児玉:私たち、昭和十二年以前の女学校の教師は、大正デモクラシーの気風を浴びたモダニストたちで、戦争は悪だと教えました。
 学園内の雰囲気は平和そのもので、大きく広がる校庭の緑の芝生。色とりどりの花が咲き競うリボン花壇。料理実習も、豊富なメニュー。スカイダイビングを楽しむ女性が、飛行服姿で現れて、校庭に白い絹のパラシュートを大きく広げてみせて、スカイダイビングの楽しさを話されたり。校長もハンサムな方で、英会話も、スキーも、スケートも、また水彩画などは、絵画の先生よりもお上手で素敵な方でした。校長はアメリカ帰りの後輩を呼んで、アメリカ事情を聞く会を開いたり。また、私たちの関西旅行は、七泊八日と豪華版でした。
 私の卒業は昭和十二年春。その年の七月に日中戦争が起こりました。
 それからの教育内容は、がらり、戦時教育にと塗りつぶされてしまうのです。
 結果は、特攻隊の悲劇も生じます。
 私たちは、政治の行方に、もっともっと関心を持って、自分の意志を示さなければならないと思います。
 一億国民の心が、ローラーで踏み鳴らされ、マインドコントロールされるようであってはならないのです。のほほんとしていては、いけないのです。
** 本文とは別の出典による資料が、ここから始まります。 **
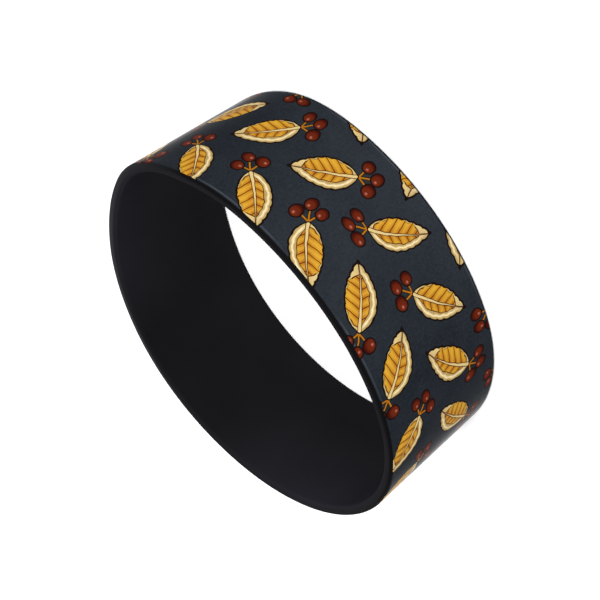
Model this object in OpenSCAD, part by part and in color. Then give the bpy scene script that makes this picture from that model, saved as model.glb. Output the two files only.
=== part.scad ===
// Wide rubber bracelet: a seamless band of black rubber with a printed film round its outside.
// It lies on one rim. +Z is the band's axis, and the origin is the middle of that rim's outline.
// Seen from above, the loop has relaxed into a soft egg: a tighter nose at +X, a flatter flank
// on each side and a round heel at -X. These arcs meet tangent to one another.

/* [Band] */
// Length of the loop, measured along the middle of the wall
loop_length = 198; // [160:1:230]
// Width of the band, from rim to rim
band_width = 25.4; // [12:0.1:40]
// Thickness of the wall, with the film on it
wall = 1.8; // [1.5:0.1:2.5]
// Rounding of the edges of both rims, as a share of the wall's thickness
rim_share = 0.4; // [0.1:0.05:0.45]

/* [Resting shape] */
// Radius of the nose, as a share of a true circle's
nose_share = 0.79; // [0.7:0.01:1]
// Radius of the flanks, as a share of a true circle's
flank_share = 1.22; // [1:0.01:1.4]

/* [Printed film] */
// Thickness of the film
film = 0.25; // [0.15:0.05:0.4]
// Bare rubber between each rim and the film
film_margin = 0.4; // [0.3:0.05:3]
// Gap between the film and the band, all round
film_gap = 0.05; // [0.02:0.01:0.1]

/* [Hidden] */
smooth = 240;

rim_round = rim_share * wall;

// Nose and flank meet on a line with a slope of 3 in 4, which has a sine and a cosine of one
// decimal, and their radii are whole steps. So each arc's centre falls on a round number, and
// the end of one arc is exactly the start of the next.
join_cos = 0.8;
join_sin = 0.6;
join_angle = asin(join_sin);
radius_step = 0.05;
function stepped(length) = round(length / radius_step) * radius_step;

// The heel closes the loop, so its radius follows from the other two.
function heel_of(nose, flank) = flank - (flank - nose) * join_sin;

// The turning of half the loop, each angle times its share of the radius
half_sum = join_angle * nose_share
  + (90 - join_angle) * flank_share
  + 90 * heel_of(nose_share, flank_share);
circle_radius = loop_length / 2 * (180 / PI) / half_sum;
nose_radius = stepped(nose_share * circle_radius);
flank_radius = stepped(flank_share * circle_radius);
heel_radius = heel_of(nose_radius, flank_radius);

// Centres of the arcs, measured from the heel's
nose_centre = [(flank_radius - nose_radius) * join_cos, 0];
flank_centre = [0, heel_radius - flank_radius];
// Moves the middle of the whole outline to the origin
middle = [(heel_radius - nose_radius - nose_centre.x) / 2, 0];

// Directions in which arcs start and end, as seen from their centres
to_nose_end = [join_cos, join_sin];
to_side = [0, 1];
to_back = [-1, 0];

// Columns: direction of the start, direction of the end, radius, centre
half_arcs = [
  [[1, 0], to_nose_end, nose_radius, nose_centre],
  [to_nose_end, to_side, flank_radius, flank_centre],
  [to_side, to_back, heel_radius, [0, 0]]
];

// Keeps what lies between two directions
module sector(from, to, reach) {
  linear_extrude(band_width)
    polygon([[0, 0], reach * from, reach * (from + to), reach * to]);
}

// Sweeps a wall section round the loop. The section's x is measured from the middle of the wall.
module round_the_loop() {
  translate(middle)
    for (side = [0, 1])
      mirror([0, side, 0])
        for (arc = half_arcs)
          translate(arc[3])
            intersection() {
              rotate_extrude($fn = smooth)
                translate([arc[2], 0])
                  children();
              sector(arc[0], arc[1], 2 * arc[2]);
            }
}

// The wall cut across, with all four edges rounded
module wall_section() {
  across = wall / 2 - rim_round;
  translate([-wall / 2, rim_round])
    square([wall, band_width - 2 * rim_round]);
  translate([-across, 0])
    square([2 * across, band_width]);
  for (x = [-across, across], z = [rim_round, band_width - rim_round])
    translate([x, z])
      circle(rim_round, $fn = smooth);
}

// A strip along the outer side, that deep and that far from both rims, drawn past the outside
module outer_strip(depth, margin) {
  translate([wall / 2 - depth, margin])
    square([2 * depth, band_width - 2 * margin]);
}

// The film cut across. It lies flush, and its edges follow the rounding of the rims.
module film_section() {
  intersection() {
    wall_section();
    outer_strip(film, film_margin + film_gap);
  }
}

module band() {
  color([0.1, 0.1, 0.11])
    round_the_loop()
      difference() {
        wall_section();
        outer_strip(film + film_gap, film_margin);
      }
}

module printed_film() {
  color([0.16, 0.2, 0.23])
    round_the_loop()
      film_section();
}

band();
printed_film();
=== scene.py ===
"""Looks of a wide rubber bracelet: its black rubber band, the printed film round it, and the studio."""
import math
import bpy
from mathutils import Matrix, Vector


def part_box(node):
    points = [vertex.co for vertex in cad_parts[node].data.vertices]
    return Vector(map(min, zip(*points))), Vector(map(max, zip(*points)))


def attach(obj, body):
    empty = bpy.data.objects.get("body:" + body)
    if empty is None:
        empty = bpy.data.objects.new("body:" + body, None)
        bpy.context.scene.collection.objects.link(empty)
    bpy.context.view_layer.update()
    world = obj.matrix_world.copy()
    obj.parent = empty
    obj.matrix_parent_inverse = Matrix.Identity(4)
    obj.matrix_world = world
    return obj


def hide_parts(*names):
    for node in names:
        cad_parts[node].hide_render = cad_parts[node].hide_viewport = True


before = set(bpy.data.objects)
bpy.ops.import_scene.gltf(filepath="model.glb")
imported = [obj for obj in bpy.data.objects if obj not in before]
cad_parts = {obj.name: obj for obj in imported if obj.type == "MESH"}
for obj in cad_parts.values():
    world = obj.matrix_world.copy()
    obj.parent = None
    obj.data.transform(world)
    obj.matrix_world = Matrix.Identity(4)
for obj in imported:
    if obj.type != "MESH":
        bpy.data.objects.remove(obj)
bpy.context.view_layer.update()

MM = 0.001

# The loop as it rests: four kinds of tangent arc, with radii at the middle of the wall
NOSE_RADIUS = 24.8 * MM
FLANK_RADIUS = 38.35 * MM
JOIN_COS = 0.8
JOIN_SIN = 0.6
HEEL_RADIUS = FLANK_RADIUS - (FLANK_RADIUS - NOSE_RADIUS) * JOIN_SIN
NOSE_X = (FLANK_RADIUS - NOSE_RADIUS) * JOIN_COS
FLANK_Y = HEEL_RADIUS - FLANK_RADIUS
MIDDLE_X = (HEEL_RADIUS - NOSE_RADIUS - NOSE_X) / 2

# The wall
BAND_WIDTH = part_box("band")[1][2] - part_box("band")[0][2]
WALL = 1.8 * MM
RIM_ROUND = 0.4 * WALL
FILM = 0.25 * MM
FILM_MARGIN = 0.4 * MM
FILM_GAP = 0.05 * MM
FILM_ROUND = 0.08 * MM

# The wall leans round the nose: on one side of it the top rim stands out and the bottom rim in.
LEAN_DIRECTION = math.radians(20)
LEAN_REACH = math.radians(40)
LEAN_TOP = 1.1 * MM
LEAN_BOTTOM = -0.8 * MM

SILICONE_IOR = 1.41

# How finely the shells are drawn
STATION = 0.7 * MM
ARC_STEP = math.radians(10)
FILM_STEPS = 3
CREASE = math.radians(40)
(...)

 国の、地球の、将来を常に考え、教育の大切さを、よくよく考えなければならないと思います。

淘山:貴重なお話、ありがとうございました。


 児玉さんは大変にお元気な方で、初めてお会いしたときには驚きました。太極拳のエッセイも連載され、それを読むと児玉さんの底知れぬパワーを感じさせられます。何を書くのか、大きな太い柱をお持ちの児玉さんに日々強さとしなやかさを感じています。